Not a problem. The hole wasn’t THAT big. But I was so young earlier in the day. So naive. The next few hours would age me considerably.
At 10:00 my new friends have coffee and danishes over the twitching corpse of my front lawn. Probably talking about how they’ll spend the money I’m forking over on cocaine and strippers.
Then at 11:00, they put the camera down the pipes. It’s now a cocktail party with everyone invited. Then begins the laughing at the incoming images. That’s not good. No, that’s NEVER good.
After the comedy-fest, the theme music to Deliverance is heard as I’m informed that my pipe requires more, well, pipe. I squeal like a piggie as another 1K goes down the crapper. Any puns loose their humor at this point. I immediately call down the wrath of God on them but the good Lord has forsaken me. And now they’re just looking at me uncomfortably.
Then ( it just never friggin’ stops ) I discover that the city side requires replacement as well. Financially this is no problem as the city will incur all expenses on their side of the property line. But my front yard will suffer a fate worse than Pat Robertson during an audience with Nero Ceasar. The best I can hope for is the reassurance they will at least do the landscape repair on their side. And who knows…maybe I can talk them into doing my side as well if I can convince my wife to show them a little leg in return.

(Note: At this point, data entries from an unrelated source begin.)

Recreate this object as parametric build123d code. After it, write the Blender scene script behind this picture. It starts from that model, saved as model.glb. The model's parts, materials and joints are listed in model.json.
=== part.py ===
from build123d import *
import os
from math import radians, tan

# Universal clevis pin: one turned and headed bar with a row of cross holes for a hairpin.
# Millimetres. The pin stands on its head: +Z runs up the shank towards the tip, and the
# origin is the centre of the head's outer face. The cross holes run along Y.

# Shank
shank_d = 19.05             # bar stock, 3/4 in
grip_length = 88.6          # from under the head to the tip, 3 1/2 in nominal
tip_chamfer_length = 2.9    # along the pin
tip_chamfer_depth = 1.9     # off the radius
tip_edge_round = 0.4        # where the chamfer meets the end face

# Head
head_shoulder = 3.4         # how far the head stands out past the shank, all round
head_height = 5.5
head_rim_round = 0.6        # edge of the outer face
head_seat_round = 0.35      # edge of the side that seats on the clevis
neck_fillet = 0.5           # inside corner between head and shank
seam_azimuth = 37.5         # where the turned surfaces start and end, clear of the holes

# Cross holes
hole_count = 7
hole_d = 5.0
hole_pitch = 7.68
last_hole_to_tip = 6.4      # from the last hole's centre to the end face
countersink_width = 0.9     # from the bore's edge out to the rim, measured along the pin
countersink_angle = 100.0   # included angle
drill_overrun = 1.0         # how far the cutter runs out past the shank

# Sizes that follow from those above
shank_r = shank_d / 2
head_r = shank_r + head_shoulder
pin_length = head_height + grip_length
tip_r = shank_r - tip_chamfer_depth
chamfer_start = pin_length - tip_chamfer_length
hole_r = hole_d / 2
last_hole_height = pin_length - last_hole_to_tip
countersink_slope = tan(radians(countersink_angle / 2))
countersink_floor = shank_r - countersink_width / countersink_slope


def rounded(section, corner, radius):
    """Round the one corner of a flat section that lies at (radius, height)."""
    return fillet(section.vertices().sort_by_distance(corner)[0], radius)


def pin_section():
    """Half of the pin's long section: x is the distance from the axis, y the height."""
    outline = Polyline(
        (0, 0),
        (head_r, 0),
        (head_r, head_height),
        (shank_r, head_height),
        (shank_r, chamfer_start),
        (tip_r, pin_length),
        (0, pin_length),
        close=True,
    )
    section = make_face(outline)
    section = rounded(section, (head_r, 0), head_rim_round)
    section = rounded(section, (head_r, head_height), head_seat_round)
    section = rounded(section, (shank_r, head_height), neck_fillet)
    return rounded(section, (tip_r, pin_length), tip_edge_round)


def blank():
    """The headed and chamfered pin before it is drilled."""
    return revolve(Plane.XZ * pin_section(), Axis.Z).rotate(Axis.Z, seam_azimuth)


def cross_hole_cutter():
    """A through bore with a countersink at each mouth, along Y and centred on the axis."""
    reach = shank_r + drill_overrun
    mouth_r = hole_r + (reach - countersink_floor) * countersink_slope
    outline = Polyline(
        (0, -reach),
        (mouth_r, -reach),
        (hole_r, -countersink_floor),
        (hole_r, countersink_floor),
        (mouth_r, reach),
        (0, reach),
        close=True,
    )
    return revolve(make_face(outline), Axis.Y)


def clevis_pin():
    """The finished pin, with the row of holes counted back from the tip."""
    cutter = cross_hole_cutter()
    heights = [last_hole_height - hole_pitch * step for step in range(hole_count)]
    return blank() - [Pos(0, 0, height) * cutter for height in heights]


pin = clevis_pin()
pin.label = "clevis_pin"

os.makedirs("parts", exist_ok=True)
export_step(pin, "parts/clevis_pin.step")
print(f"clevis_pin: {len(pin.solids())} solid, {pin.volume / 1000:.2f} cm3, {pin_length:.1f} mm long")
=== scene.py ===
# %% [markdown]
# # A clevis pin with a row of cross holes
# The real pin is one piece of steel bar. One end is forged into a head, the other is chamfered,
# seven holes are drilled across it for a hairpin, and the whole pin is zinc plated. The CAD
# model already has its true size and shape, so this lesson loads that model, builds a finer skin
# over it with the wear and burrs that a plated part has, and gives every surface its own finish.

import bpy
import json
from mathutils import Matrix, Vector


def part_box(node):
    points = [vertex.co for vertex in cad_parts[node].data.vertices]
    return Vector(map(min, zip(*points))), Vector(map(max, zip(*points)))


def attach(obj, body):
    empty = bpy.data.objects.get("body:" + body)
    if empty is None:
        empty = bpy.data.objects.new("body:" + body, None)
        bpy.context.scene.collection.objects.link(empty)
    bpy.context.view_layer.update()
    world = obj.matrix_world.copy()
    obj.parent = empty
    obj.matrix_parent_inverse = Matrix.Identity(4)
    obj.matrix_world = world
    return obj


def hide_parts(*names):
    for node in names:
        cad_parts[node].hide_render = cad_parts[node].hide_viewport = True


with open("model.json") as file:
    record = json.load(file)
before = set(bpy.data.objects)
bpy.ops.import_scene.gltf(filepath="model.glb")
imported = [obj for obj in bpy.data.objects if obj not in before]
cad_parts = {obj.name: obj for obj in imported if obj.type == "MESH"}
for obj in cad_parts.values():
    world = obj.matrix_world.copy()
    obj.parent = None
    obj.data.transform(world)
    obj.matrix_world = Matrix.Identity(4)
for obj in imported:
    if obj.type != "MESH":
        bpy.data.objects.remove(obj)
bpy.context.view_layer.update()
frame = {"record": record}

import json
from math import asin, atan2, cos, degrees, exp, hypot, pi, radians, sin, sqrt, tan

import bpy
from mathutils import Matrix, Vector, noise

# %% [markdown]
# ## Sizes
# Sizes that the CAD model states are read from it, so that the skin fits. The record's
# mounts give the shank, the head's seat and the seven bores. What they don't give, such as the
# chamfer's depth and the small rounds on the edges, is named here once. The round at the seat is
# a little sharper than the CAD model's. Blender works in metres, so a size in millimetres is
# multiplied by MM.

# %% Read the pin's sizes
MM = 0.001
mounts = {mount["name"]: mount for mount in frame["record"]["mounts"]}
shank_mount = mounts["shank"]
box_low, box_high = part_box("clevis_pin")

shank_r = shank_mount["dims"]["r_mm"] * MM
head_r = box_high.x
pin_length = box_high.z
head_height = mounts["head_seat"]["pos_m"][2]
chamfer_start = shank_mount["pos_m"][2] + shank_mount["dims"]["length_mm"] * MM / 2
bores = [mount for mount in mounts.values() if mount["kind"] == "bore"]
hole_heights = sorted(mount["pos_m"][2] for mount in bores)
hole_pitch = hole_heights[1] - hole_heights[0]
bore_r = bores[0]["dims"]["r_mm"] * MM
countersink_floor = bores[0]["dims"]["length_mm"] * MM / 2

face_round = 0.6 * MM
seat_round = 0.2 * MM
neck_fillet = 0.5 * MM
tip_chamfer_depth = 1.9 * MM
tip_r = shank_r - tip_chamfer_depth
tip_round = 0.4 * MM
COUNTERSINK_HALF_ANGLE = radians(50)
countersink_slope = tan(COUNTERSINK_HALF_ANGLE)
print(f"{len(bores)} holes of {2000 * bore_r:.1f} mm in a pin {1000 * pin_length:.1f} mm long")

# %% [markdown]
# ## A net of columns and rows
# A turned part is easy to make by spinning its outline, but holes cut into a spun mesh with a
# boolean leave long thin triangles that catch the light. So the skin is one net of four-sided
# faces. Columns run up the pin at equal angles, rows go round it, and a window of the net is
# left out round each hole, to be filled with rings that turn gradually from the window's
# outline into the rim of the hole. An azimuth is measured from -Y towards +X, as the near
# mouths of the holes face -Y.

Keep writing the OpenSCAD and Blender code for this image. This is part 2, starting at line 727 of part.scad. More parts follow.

After getting one of their toys stuck in the line, and downing a few more danishes ( it’s like they’re all Jughead with bottomless stomachs ), I’m informed the completed job will take another day. Possibly two. My bowels cry. Images of merry old England and dumping sewer onto the open street come to mind. I’m not sure I’m comfortable with being the cause of the next great plague. Or maybe I am. I have mixed feelings about humanity right now.
The city side is now a complete disaster, and all I can do it watch and wait while taking some small comfort in the fact that at least I’ve paid my part. And I never really was getting a handle on my dandelion problem. Who’ s laughing now you noxious little weed?!! Who’s “sniff” laughing “sob” now?
So after the nerve-wracking day, I’m a shadow of my former self. My stomach churns, my bank account hates my stinking face and in all likelihood I now suffer from erectile dysfunction. At least they rigged a temporary sump for me to take care of my household “business” overnight. But if nobody minds, your friendly neighborhood parrot is going to try and sleep this one off!